What you’ll need
- If you’re on a physical space:
- Post-it notes
- Colored tape (optional)
- If you’re going digital:
- Any whiteboarding app:
- Any whiteboarding app:
- Identify the general need that customers want satisfied. Stick to the problem space, not the solution space.
- Identify who takes part in it.
- Roughly break down the story behind that need into large sequential chunks.
- For each large chunk, refine it into tinier steps.
- Repeat the refinement process until you fully understand the problem to be solved.
- Prioritize the different parts of the problem. You can use Now/Next/Later, MoSCoW or any other prioritization tool.
- Gain full perspective of the problem space.
- Share a deep understanding of the problem space.
- Prioritize more effectively.
- Accelerate solution development.
How it works
Building digital products is quite the challenge. Especially when you don’t understand what you’re trying to do and why. Leverage user story mapping to regain that understanding at a deeper level.
User story maps are visualizations of problems users have. Contrasted to typical linear backlogs, their structure provides two very significant outcomes: significant clarity and deeper collaboration.

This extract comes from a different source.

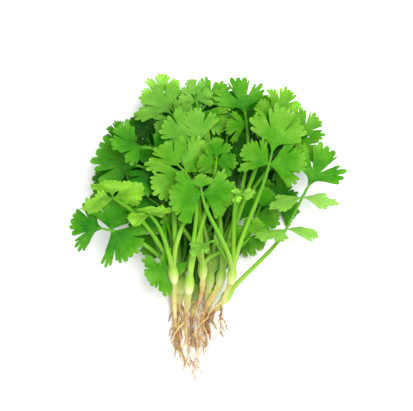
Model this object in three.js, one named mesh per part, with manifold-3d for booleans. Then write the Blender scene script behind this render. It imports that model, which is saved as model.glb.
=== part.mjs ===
// A bunch of fresh coriander, pulled up with its roots and laid down on a table.
// Twelve plants lie in a heap, placed one on another from the lowest up. Each plant is a green
// body, of a crown with leaf stalks and lobed leaflets, and a pale taproot with side rootlets.
// Millimetres, +Z up. +Y runs from the roots to the leaf tips, and the table is at Z = 0.

import * as THREE from "three";
import Module from "manifold-3d";

const wasm = await Module();
wasm.setup();

// ---- driving dimensions, mm
const boxShift = [-7.8, -41.8]; // brings the middle of the bunch's box to the origin
const bladeThick = 0.7; // leaf blades
const crownRadius = 3.9; // the swollen sheath that a plant's leaf stalks rise from
const crownAbove = 7; // its length above and below its middle
const crownBelow = 9;
const crownProfile = [0.66, 1, 0.84]; // its radii from the top, as shares of the largest
const crownShoulder = 0.6; // where the last of them is, share of the way down from the middle
const flatSink = 1; // pared off a crown that lies on the table, which leaves a flat spot
const stalkRadii = [2, 1.6, 1.4, 1]; // a leaf stalk, from the crown to the leaf
const stalkStart = 0.3; // where it starts, share of the way from the crown's middle to its top
const stalkLead = 0.36; // how far it keeps the crown's way, and the leaf's, share of its length
const stalkTail = 0.3;
const leanShare = 0.6; // of the crown's lean in a stalk's first way, the rest being toward its leaf
const ribRadius = 0.7; // where the stalk runs out in the end leaflet
const ribShare = 0.08; // of that leaflet's length
const rootletRadii = [0.8, 0.6, 0.4];
const rootTipRadius = 0.45;
const rootletStarts = [0.4, 0.68]; // shares of the way down the taproot
const rootTaper = 1.1; // 1 is an even taper
const rootNeck = 2.5; // the root's straight start
const jointGap = 0.3; // between a crown and its root
const clearance = 0.7; // kept between one plant and the next
const moundHeight = 24; // the leaves' height that springy stalks hold, at the middle of the heap
const moundCentre = [0, 82];
const moundReach = [95, 85]; // from its middle to where the mound runs out, across and along

// ---- counts and steps
const stalkSides = 4;
const crownSides = 5;
const rootSides = 4;
const rootletSides = 3;
const routeSteps = 24; // steps along a stalk or root while it is laid
const ringStride = 4; // its tube has a ring at every fourth step
const rootletChecks = [0.3, 0.45, 0.6, 0.8, 1]; // shares of a rootlet where it is held clear
const settlePasses = 120;
const tiltStep = 3; // degrees that a leaflet is raised at a time, to clear what it lies on
const tiltLimit = 36;
const liftStep = 1; // mm that the whole leaf is raised at a time after that
const edgeSpots = 3; // spots of a blade tried against the heap, to each step of its edge
const spotSpacing = 3.5; // mm between them, from the hub outwards

// A leaflet's edge on one side of its midrib, from the stalk to the tip, as
// [degrees from the midrib, share of the leaflet's length]. Teeth stand out between notches,
// and the deepest notches part the lobes.
const fanEdge = [[46, 0.42], [57, 0.76], [43, 0.96], [21, 0.6], [17.5, 0.93], [7, 0.95]];
const wingEdge = [[58, 0.78], [49, 0.92], [29, 0.62], [15, 0.97]];
const hubShare = 0.24; // the blade's triangles fan out from this share of the midrib
const endStalk = 0.2; // from the side leaflets to the end leaflet, share of the leaf's size
const endRise = 1.2; // mm that the end leaflet stands above them
const sideScale = 0.78; // side leaflets against the leaf's size
const lowerScale = 0.62; // a second, lower pair
const sideSpread = 74; // degrees between the end leaflet and a side leaflet
const sideTwist = 12; // degrees that a side leaflet's inner edge dips under the end leaflet
const innerShare = 0.56; // width of a side leaflet's inner half, against its outer half
const endTilt = 4; // degrees that the end leaflet's tip is raised above the leaf, and a side one's
const sideTilt = -6;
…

Let’s go through an example that shows the power of a user story map.
Start with a wide problem
Problems are the fuel that power our solutions as product teams, and they are the source of perceived value to what those teams build.
Start with the main theme of the problem. It can usually fit within a very small phrase, sometimes even a word.
Identify the actors
Once you’ve identified the problem statement, think of who plays a role in that story. This is particularly beneficial to help the team produce a meaningful experience for the users of the product, as well as sustain marketing and sales strategies while the product is built by the technical team.
Create the backbone of the problem
Your actors are there, and they usually do something within the story. Break it down into big chunks, and put the actors on top of them. If an actor does multiple things within the sequence, create extra boxes for the role and put them in the right spot.
Break down until small enough
Here’s where most of of the time for this exercise is invested. You have the big perspective of the story. You know who plays a role in that story. The next step is to break down that large chunk narrative into smaller bits.
The lower you go, the more you break down, and the more detailed it gets. Go as low as you believe is necessary to ensure a deep shared understanding of the problem among everyone in the team.
In the end, you’ll see a big tree-like structure, the root being the theme you came up with in the beginning, the trunk being the horizontal backbone of chunks, and the leaves being each different detail node.
Not every branch in the tree is urgent, and it might prevent an earlier version of your product being released to the public and generating value. To accelerate those releases, you break them down into smaller packages.
The product manager is responsible for collaborating with all stakeholders to ensure everyone is aware of the vision of that product, while ensuring each release proposition generates early and consistent value to customers.
Use the priority method of your choice. The example uses Now/Next/Later, and you’re welcome to use something else, as long as you split the value proposition in smaller packages that generate value on their own.